Par une décision en date du 12 février 2020 (n°17-31.614), la Cour de cassation est venue apporter des précisions concernant le calcul du préjudice subi par une entreprise victime d’un acte de concurrence déloyale.

A titre de rappel, un acte de concurrence déloyale est sanctionné sur le fondement de l’article 1240 du Code civil (ancien article 1382) relatif à la responsabilité civile extracontractuelle, ce qui implique de démontrer l’existence d’une faute, d’un préjudice et d’un lien de causalité.

En l’espèce, une société est victime d’un acte de concurrence déloyale pratiqué par une autre société visant à tromper les consommateurs en présentant faussement ses produits comme réalisés « made in France et en se présentant comme spécialiste de la taille du cristal.

La décision commentée ne porte pas sur qualification de l’acte concurrence déloyale mais sur la détermination du préjudice puisque les juges ont eu à s’interroger sur les modalités d’évaluation du préjudice subi par l’entreprise victime des pratiques litigieuses.  S’il peut sembler aisé d’évaluer un préjudice économique (manque à gagner et perte subi), cela peut, en revanche, se révéler plus compliqué lorsque les effets négatifs sont difficilement quantifiables.

Pour l’évaluation d’un préjudice causé par un acte de concurrence déloyale de ce type, il convient de retenir la perte de la marge brute. Pour ce faire, il faut identifier le chiffre d’affaires perdu par l’entreprise victime duquel sera déduit le prix de revient, ce qui permet de prendre en compte les charges qui auraient été supportées si le chiffre d’affaires avait été réalisé par l’entreprise victime.

Or, la Cour d’appel a condamné l’auteur des faits à payer la somme de 300 000 € de dommages et intérêts en réparation du préjudice subi par l’entreprise victime de l’acte de concurrence déloyale en prenant en considération, dans son calcul, non pas le prix de revient de l’entreprise victime mais le prix de revient de l’entreprise déloyale, lequel a bénéficié d’un prix de revient beaucoup plus bas que l’entreprise victime, puisque la taille du cristal s’effectuait en Chine, nécessitait moins d’emplois et que la part de la taille dans son chiffre d’affaire était moins importante par rapport à cette dernière.

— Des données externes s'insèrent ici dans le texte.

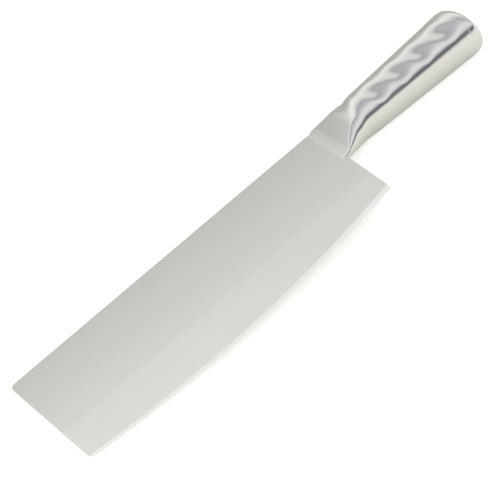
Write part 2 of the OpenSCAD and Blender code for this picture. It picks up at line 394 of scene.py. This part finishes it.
def polishedSteel():
    # pressed stainless tube, buffed on a soft wheel: reflections that waver, with faint lengthwise lines
    material, tree, shader = steelBase("buffedStainless", polish["colour"], polish["roughness"])
    place = addNode(tree, "ShaderNodeTexCoord")
    ripple = noiseAt(tree, place.outputs["Object"], polish["rippleMm"], 2.0)
    along = addNode(tree, "ShaderNodeMapping", Vector=place.outputs["Object"],
                    Scale=(polish["lineStretch"], 1.0, 1.0))
    lines = noiseAt(tree, along.outputs[0], polish["lineMm"], 3.0)
    haze = noiseAt(tree, along.outputs[0], polish["hazeMm"], 4.0)
    rough = addNode(tree, "ShaderNodeMapRange", Value=haze.outputs[0], i1=polish["hazeFrom"],
                    i2=polish["hazeTo"], i3=polish["roughness"] - polish["clearer"],
                    i4=polish["roughness"] + polish["duller"])
    tree.links.new(rough.outputs[0], shader.inputs["Roughness"])
    bump = addNode(tree, "ShaderNodeBump", Strength=polish["rippleStrength"],
                   Distance=polish["rippleDepthMm"] * mm, Height=ripple.outputs[0])
    scored = addNode(tree, "ShaderNodeBump", Strength=polish["lineStrength"],
                     Distance=polish["lineDepthMm"] * mm, Height=lines.outputs[0], Normal=bump.outputs[0])
    tree.links.new(scored.outputs[0], shader.inputs["Normal"])
    return material


# both welds
weld = {"colour": "#DEDDD9", "roughness": 0.3, "scratchMm": 0.5, "scratchDepthMm": 0.03,
        "scratchStrength": 0.4}


def groundWeld():
    # filler metal ground flush and linished: a touch paler than the sheet, with short scratches
    material, tree, shader = steelBase("groundWeldStainless", weld["colour"], weld["roughness"])
    place = addNode(tree, "ShaderNodeTexCoord")
    scratch = noiseAt(tree, place.outputs["Object"], weld["scratchMm"], 4.0)
    bump = addNode(tree, "ShaderNodeBump", Strength=weld["scratchStrength"],
                   Distance=weld["scratchDepthMm"] * mm, Height=scratch.outputs[0])
    tree.links.new(bump.outputs[0], shader.inputs["Normal"])
    return material


def dress(piece, material, slotName, *nodes):
    piece.data.materials.clear()
    piece.data.materials.append(material)
    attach(piece, "root")
    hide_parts(*nodes)


buffed = polishedSteel()
ground = groundWeld()
dress(makeTube(), buffed, "polished_steel", "handle_tube")
dress(makeCap(), buffed, "polished_steel", "end_cap")
dress(makeCapWeld(), ground, "ground_weld", "cap_weld")
dress(makeNeckWeld(), ground, "ground_weld", "neck_weld")
print("handle made")

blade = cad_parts["blade"]
blade.data.materials.clear()
blade.data.materials.append(satinSteel())
print("blade dressed")


def stageMaterial(name):
    material = bpy.data.materials.new(name)
    material.use_nodes = True
    material.node_tree.nodes.clear()
    return material, material.node_tree


# floor: lift is its own glow to the camera, mirrorLift its glow in the steel, sizes in metres
floorStage = {"size": 6.0, "colour": "#F6F5EF", "lift": 0.55, "mirrorLift": 0.12}


def makeFloor():
    # the knife rests on its butt and on the blade's front end, so the floor leans by the few degrees between
    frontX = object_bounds()[0][0]
    handleLow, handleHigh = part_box("handle_tube")
    bladeLow = -neck["bladeThick"] / 2 * mm
    slope = (bladeLow - handleLow.z) / (handleHigh.x - frontX)
    half = floorStage["size"] / 2
    corners = [(x, y, bladeLow - slope * (x - frontX)) for x, y in
               ((-half, -half), (half, -half), (half, half), (-half, half))]
    floor = addMesh("floor", corners, [(0, 1, 2, 3)])
    material, tree = stageMaterial("paleFloor")
    path = addNode(tree, "ShaderNodeLightPath")
    seen = addNode(tree, "ShaderNodeMath", {"operation": "MULTIPLY"}, i0=path.outputs["Is Glossy Ray"],
                   i1=floorStage["mirrorLift"])
    lift = addNode(tree, "ShaderNodeMath", {"operation": "MULTIPLY_ADD"}, i0=path.outputs["Is Camera Ray"],
                   i1=floorStage["lift"], i2=seen.outputs[0])
    glow = addNode(tree, "ShaderNodeEmission", Color=white, Strength=lift.outputs[0])
    matt = addNode(tree, "ShaderNodeBsdfDiffuse", Color=hexToLinear(floorStage["colour"]))
    total = addNode(tree, "ShaderNodeAddShader", i0=matt.outputs[0], i1=glow.outputs[0])
    addNode(tree, "ShaderNodeOutputMaterial", Surface=total.outputs[0])
    floor.data.materials.append(material)


# sky: bands go by the turn in degrees about the knife's length, from the side that the edge faces,
# over the top, to the side that the spine faces
sky = {"level": 1.0,
       "bands": [(0, "#D8D6D0"), (5, "#8C8C90"), (9, "#6E6E76"), (17, "#6E6E76"), (25, "#E2E6F0"),
                 (33, "#FFFFFF"), (50, "#F4F6FC"), (64, "#D2D5DC"), (88, "#BDBEC2"), (108, "#DFE0E4"),
                 (128, "#F2F2F2"), (150, "#DCDCDA"), (162, "#CACAC8"), (180, "#B8B8B6")]}


def makeWorld():
    # white to the camera and for even light; only reflections see the bands
    world = bpy.data.worlds.new("studio")
    bpy.context.scene.world = world
    world.use_nodes = True
    tree = world.node_tree
    even = tree.nodes["Background"]
    even.inputs["Color"].default_value = white
    even.inputs["Strength"].default_value = sky["level"]
    place = addNode(tree, "ShaderNodeTexCoord")
    split = addNode(tree, "ShaderNodeSeparateXYZ", Vector=place.outputs["Generated"])
    back = addNode(tree, "ShaderNodeMath", {"operation": "MULTIPLY"}, i0=split.outputs["Y"], i1=-1.0)
    angle = addNode(tree, "ShaderNodeMath", {"operation": "ARCTAN2"}, i0=split.outputs["Z"],
                    i1=back.outputs[0])
    share = addNode(tree, "ShaderNodeMath", {"operation": "DIVIDE"}, i0=angle.outputs[0], i1=pi)
    ramp = addNode(tree, "ShaderNodeValToRGB", Fac=share.outputs[0])
    stops = ramp.color_ramp.elements
    while len(stops) < len(sky["bands"]):
        stops.new(0.5)
    for stop, (degrees, colour) in zip(stops, sky["bands"]):
        stop.position = degrees / 180
        stop.color = hexToLinear(colour)
    banded = addNode(tree, "ShaderNodeBackground", Color=ramp.outputs[0], Strength=sky["level"])
    path = addNode(tree, "ShaderNodeLightPath")
    both = addNode(tree, "ShaderNodeMixShader", Fac=path.outputs["Is Glossy Ray"], i1=even.outputs[0],
                   i2=banded.outputs[0])
    tree.links.new(both.outputs[0], tree.nodes["World Output"].inputs["Surface"])


# softbox over the spine's side, in metres; levels run from its near edge to its peak and its far edge
card = {"halfWidth": 0.4, "near": 0.02, "peak": 0.11, "far": 0.31, "high": 0.15,
        "nearLevel": 0.85, "peakLevel": 1.25, "farLevel": 0.42,
        "gainReach": 0.12, "leftGain": 1.0, "rightGain": 0.9}


def makeCard():
    # graded so that the satin blade gets lighter towards its edge, and most of all at the front
    reach, near, far = card["halfWidth"], card["near"], card["far"]
    corners = [(x, y, card["high"]) for x, y in ((-reach, near), (reach, near), (reach, far), (-reach, far))]
    softbox = addMesh("bladeCard", corners, [(0, 1, 2, 3)])
    material, tree = stageMaterial("gradedSoftbox")
    place = addNode(tree, "ShaderNodeTexCoord")
    split = addNode(tree, "ShaderNodeSeparateXYZ", Vector=place.outputs["Object"])
    rise = addNode(tree, "ShaderNodeMapRange", Value=split.outputs["Y"], i1=near, i2=card["peak"],
                   i3=card["nearLevel"], i4=card["peakLevel"])
    fall = addNode(tree, "ShaderNodeMapRange", Value=split.outputs["Y"], i1=card["peak"], i2=far,
                   i3=card["peakLevel"], i4=card["farLevel"])
    level = addNode(tree, "ShaderNodeMath", {"operation": "MINIMUM"}, i0=rise.outputs[0], i1=fall.outputs[0])
    gain = addNode(tree, "ShaderNodeMapRange", Value=split.outputs["X"], i1=-card["gainReach"],
                   i2=card["gainReach"], i3=card["leftGain"], i4=card["rightGain"])
    graded = addNode(tree, "ShaderNodeMath", {"operation": "MULTIPLY"}, i0=level.outputs[0],
                     i1=gain.outputs[0])
    glow = addNode(tree, "ShaderNodeEmission", Color=white, Strength=graded.outputs[0])
    addNode(tree, "ShaderNodeOutputMaterial", Surface=glow.outputs[0])
    softbox.data.materials.append(material)
    softbox.visible_camera = False
    softbox.visible_diffuse = False
    softbox.visible_shadow = False


# the photo's view: aim and distance in metres, angles in degrees, lens and sensor in millimetres
view = {"aim": (-0.0173, 0.0035, 0.0), "distance": 2.003, "turn": 13.3, "elevation": 37.2, "roll": 32.2,
        "lens": 288.0, "sensor": 36.0, "clipEnd": 20.0}


def makeCamera():
    turn, rise, roll = radians(view["turn"]), radians(view["elevation"]), radians(view["roll"])
    forward = Vector((sin(turn) * cos(rise), cos(turn) * cos(rise), -sin(rise)))
    level = Vector((cos(turn), -sin(turn), 0))
    upright = level.cross(forward)
    right = level * cos(roll) - upright * sin(roll)
    up = right.cross(forward)
    data = bpy.data.cameras.new("photoCamera")
    data.lens = view["lens"]
    data.sensor_width = view["sensor"]
    data.clip_end = view["clipEnd"]
    camera = bpy.data.objects.new("photoCamera", data)
    bpy.context.scene.collection.objects.link(camera)
    rotation = Matrix((right, up, -forward)).transposed().to_4x4()
    camera.matrix_world = Matrix.Translation(Vector(view["aim"]) - forward * view["distance"]) @ rotation
    bpy.context.scene.camera = camera


makeFloor()
makeWorld()
makeCard()
makeCamera()
bpy.context.scene.view_settings.view_transform = "Standard"
print("stage set")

Contestant cette décision, l’entreprise déloyale a formé un pourvoi en cassation aux motifs que l’évaluation du préjudice ne pouvait pas être réalisée en considération de son propre profit mais que ladite évaluation ne devait résulter que de la réparation du seul préjudice subi par la victime, sans perte ni profit pour celle-ci.

La Cour de cassation a donc eu à se demander s’il fallait retenir le prix de revient de la société victime ou celui de la société déloyale pour évaluer le préjudice subi par la société victime. Rejetant les arguments du pourvoi, la Cour de cassation a retenu le prix de revient de l’entreprise déloyale de la même manière que la Cour d’appel.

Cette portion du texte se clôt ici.